◆ Problem statement ◆
Give all of the lines again, with nothing added or dropped.

◆ Data shown ◆
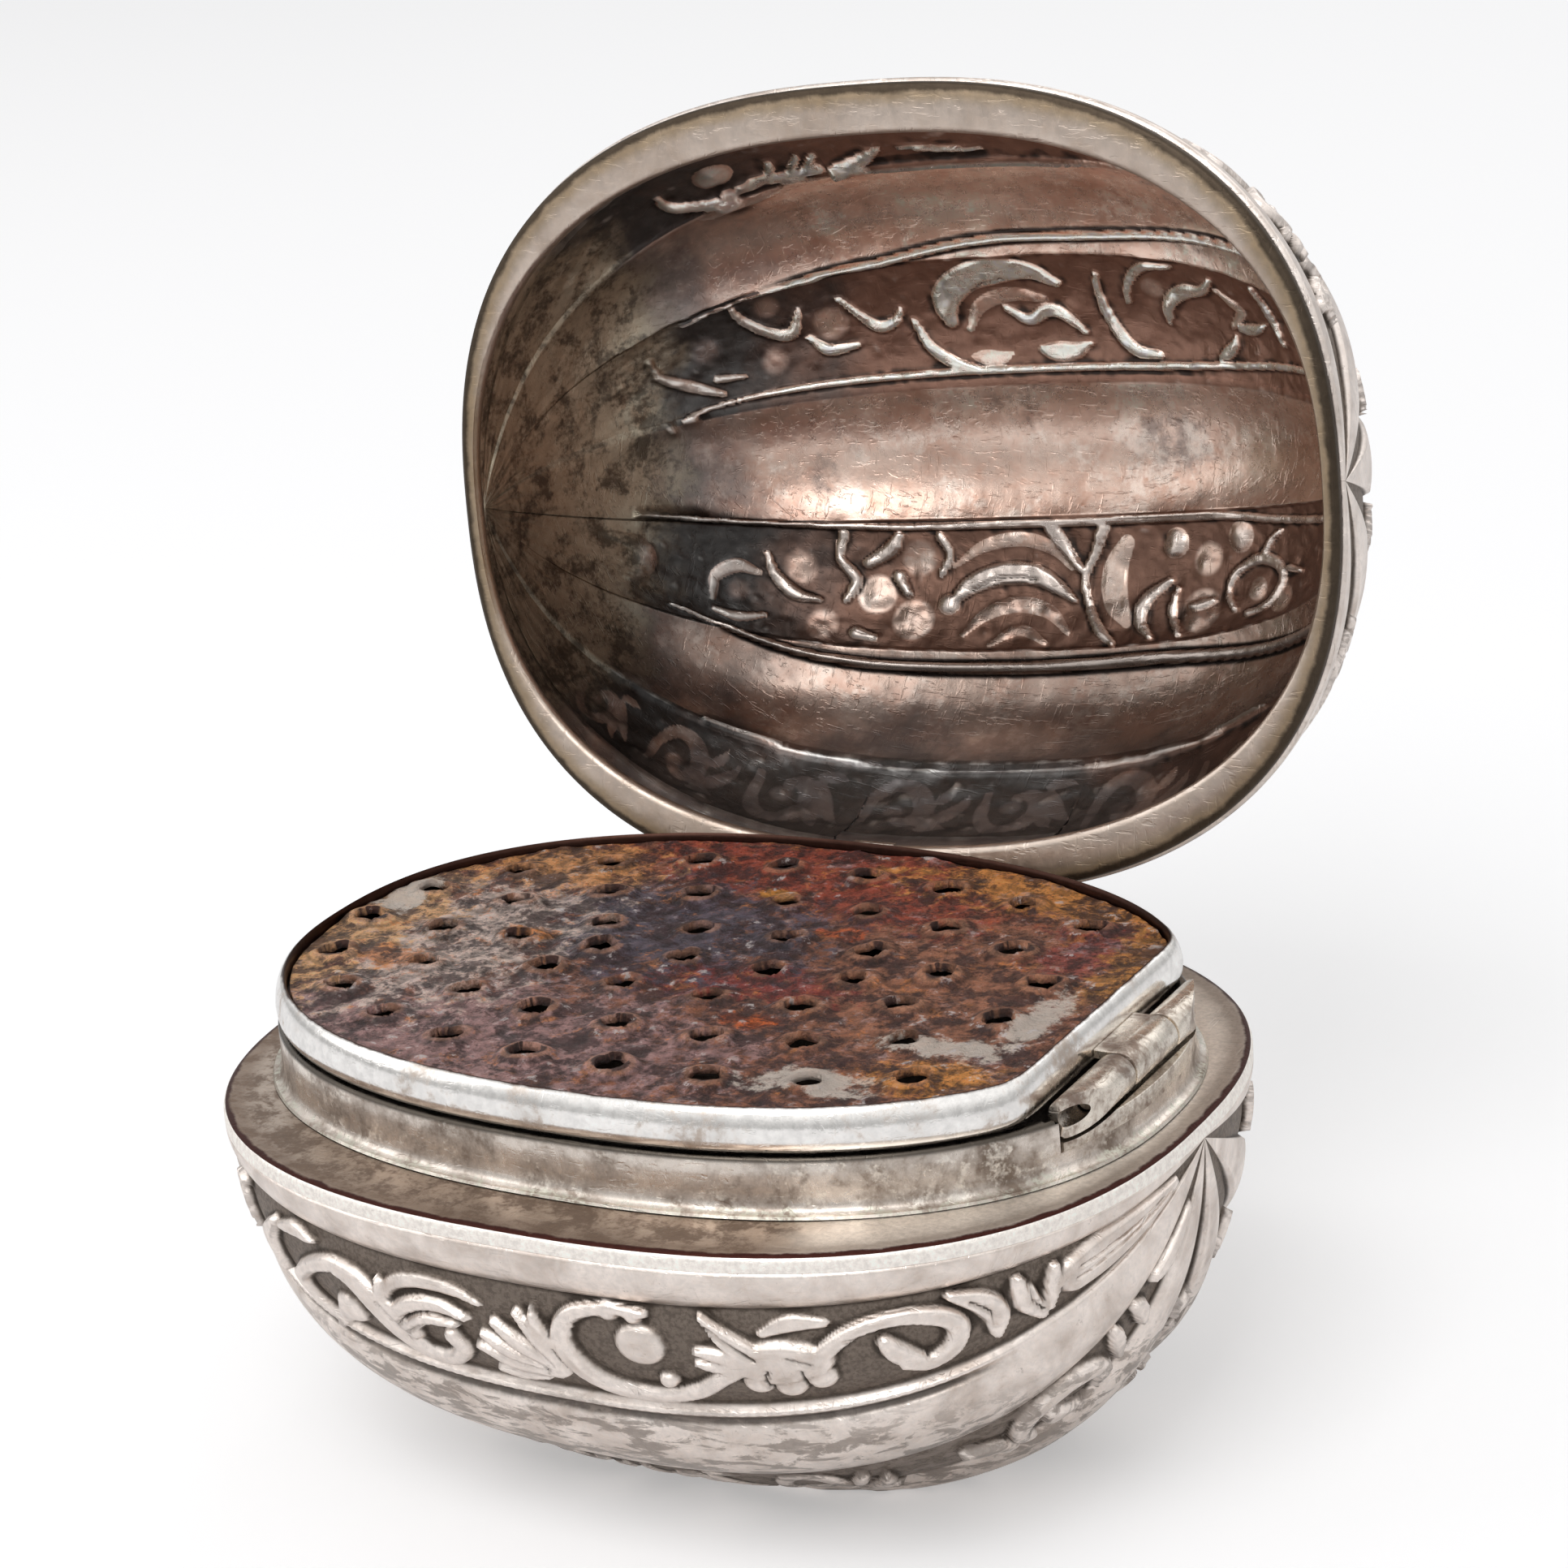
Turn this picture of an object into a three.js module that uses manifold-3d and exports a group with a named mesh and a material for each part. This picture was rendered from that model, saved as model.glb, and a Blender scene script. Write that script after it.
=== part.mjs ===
// A pocket nutmeg grater in the form of a nut. Two lobed half shells meet on a plane through their
// poles. The lower one keeps the nutmeg under a hinged, punched grater plate, and the upper one is
// a lid that stands open behind it on a hinge of its own.
// Millimetres and degrees. X runs from pole to pole, -Y faces the front, +Y the lid's hinge and +Z
// is up. The origin is the centre of the flat foot, and the rim plane is the top of the ledge.
import * as THREE from "three";
import { mergeVertices } from "three/addons/utils/BufferGeometryUtils.js";
import Module from "manifold-3d";

// The nut: both shells share its outline in plan
const nutHalfLength = 20;
const nutHalfWidth = 17.2;
const nutPower = 2.46;
const baseDepth = 16.1;
const lidDepth = 16.4;
const baseWall = 1.5;
const baseFloor = 1.6;
const lidWall = 0.5;
const footCut = 1.8;

// Its furrows, as angles round the poles from each rim to the middle of the shell. They part
// plain lobes from carved bands, in turn, and both rims cut through a lobe
const baseFurrows = [6.2, 26.2, 46, 65.5, 83];
const lidFurrows = [11.25, 33.75, 56.25, 78.75];
const lobeRise = 0.55;
const bandRise = 0.3;
const lobeFade = 0.6;

// The ledge on the lower shell, and the collar and grater frame that stand on it
const ledgeThickness = 0.7;
const ledgeChamfer = 0.2;
const ledgeEndWidth = 1.5;
const ledgeSideWidth = 3.34;
const collarPower = 2.3;
const collarShift = -0.1;
const collarHeight = 2.22;
const collarWall = 0.5;
const collarFillet = 0.35;
const frameSeam = 0.15;
const frameHeight = 1.71;
const frameLip = 0.5;
const frameRounding = 0.18;
const frameShelf = 1.3;
const frameChordSetback = 2.1;

// The grater plate and its punched holes
const plateThickness = 0.5;
const plateRecess = 0.3;
const plateClearance = 0.12;
const holeRadius = 0.5;
const burrRadius = 0.9;
const burrTopRadius = 0.68;
const burrHeight = 0.28;
const holePitch = 3.8;
const holeRowPitch = 3.6;
const holeEndMargin = 1.15;
const holeSideMargin = 2.85;
const holeSides = 6;

// The grater's hinge, across the +X end
const graterPivotSetback = 1.0;
const graterPivotHeight = 2.2;
const graterBarrelRadius = 0.8;
const graterPinRadius = 0.3;
const graterPinInset = 0.6;
const graterBarrelHalfLength = 6.1;
const frameKnuckleHalfLength = 1.9;
const frameKnuckleShift = 0.4;
const gutterClearance = 0.15;
const gutterLipHeight = 1.6;
const gutterFloor = 0.35;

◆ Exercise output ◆
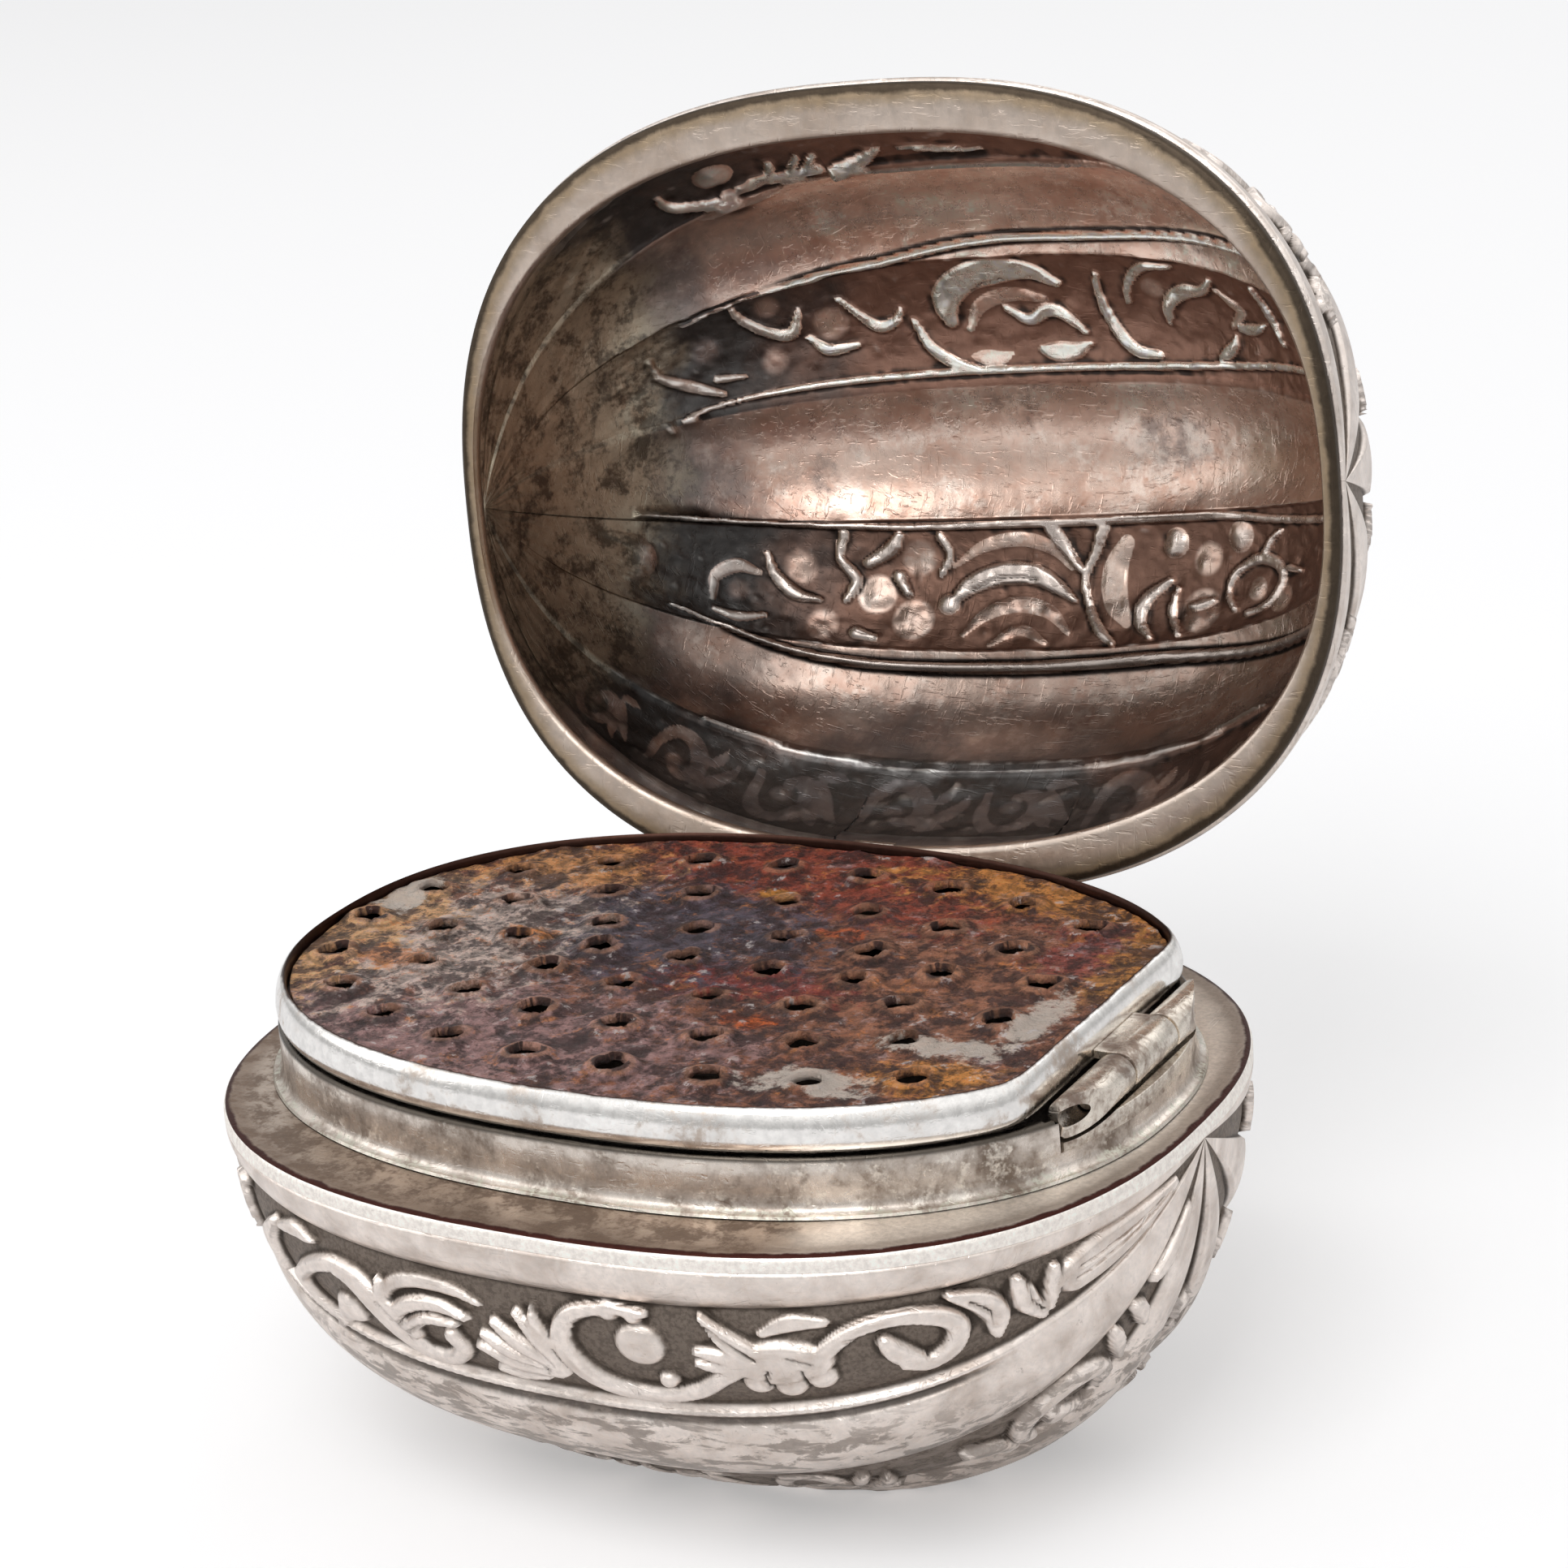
Turn this picture of an object into a three.js module that uses manifold-3d and exports a group with a named mesh and a material for each part. This picture was rendered from that model, saved as model.glb, and a Blender scene script. Write that script after it.
=== part.mjs ===
// A pocket nutmeg grater in the form of a nut. Two lobed half shells meet on a plane through their
// poles. The lower one keeps the nutmeg under a hinged, punched grater plate, and the upper one is
// a lid that stands open behind it on a hinge of its own.
// Millimetres and degrees. X runs from pole to pole, -Y faces the front, +Y the lid's hinge and +Z
// is up. The origin is the centre of the flat foot, and the rim plane is the top of the ledge.
import * as THREE from "three";
import { mergeVertices } from "three/addons/utils/BufferGeometryUtils.js";
import Module from "manifold-3d";

// The nut: both shells share its outline in plan
const nutHalfLength = 20;
const nutHalfWidth = 17.2;
const nutPower = 2.46;
const baseDepth = 16.1;
const lidDepth = 16.4;
const baseWall = 1.5;
const baseFloor = 1.6;
const lidWall = 0.5;
const footCut = 1.8;

// Its furrows, as angles round the poles from each rim to the middle of the shell. They part
// plain lobes from carved bands, in turn, and both rims cut through a lobe
const baseFurrows = [6.2, 26.2, 46, 65.5, 83];
const lidFurrows = [11.25, 33.75, 56.25, 78.75];
const lobeRise = 0.55;
const bandRise = 0.3;
const lobeFade = 0.6;

// The ledge on the lower shell, and the collar and grater frame that stand on it
const ledgeThickness = 0.7;
const ledgeChamfer = 0.2;
const ledgeEndWidth = 1.5;
const ledgeSideWidth = 3.34;
const collarPower = 2.3;
const collarShift = -0.1;
const collarHeight = 2.22;
const collarWall = 0.5;
const collarFillet = 0.35;
const frameSeam = 0.15;
const frameHeight = 1.71;
const frameLip = 0.5;
const frameRounding = 0.18;
const frameShelf = 1.3;
const frameChordSetback = 2.1;

// The grater plate and its punched holes
const plateThickness = 0.5;
const plateRecess = 0.3;
const plateClearance = 0.12;
const holeRadius = 0.5;
const burrRadius = 0.9;
const burrTopRadius = 0.68;
const burrHeight = 0.28;
const holePitch = 3.8;
const holeRowPitch = 3.6;
const holeEndMargin = 1.15;
const holeSideMargin = 2.85;
const holeSides = 6;

// The grater's hinge, across the +X end
const graterPivotSetback = 1.0;
const graterPivotHeight = 2.2;
const graterBarrelRadius = 0.8;
const graterPinRadius = 0.3;
const graterPinInset = 0.6;
const graterBarrelHalfLength = 6.1;
const frameKnuckleHalfLength = 1.9;
const frameKnuckleShift = 0.4;
const gutterClearance = 0.15;
const gutterLipHeight = 1.6;
const gutterFloor = 0.35;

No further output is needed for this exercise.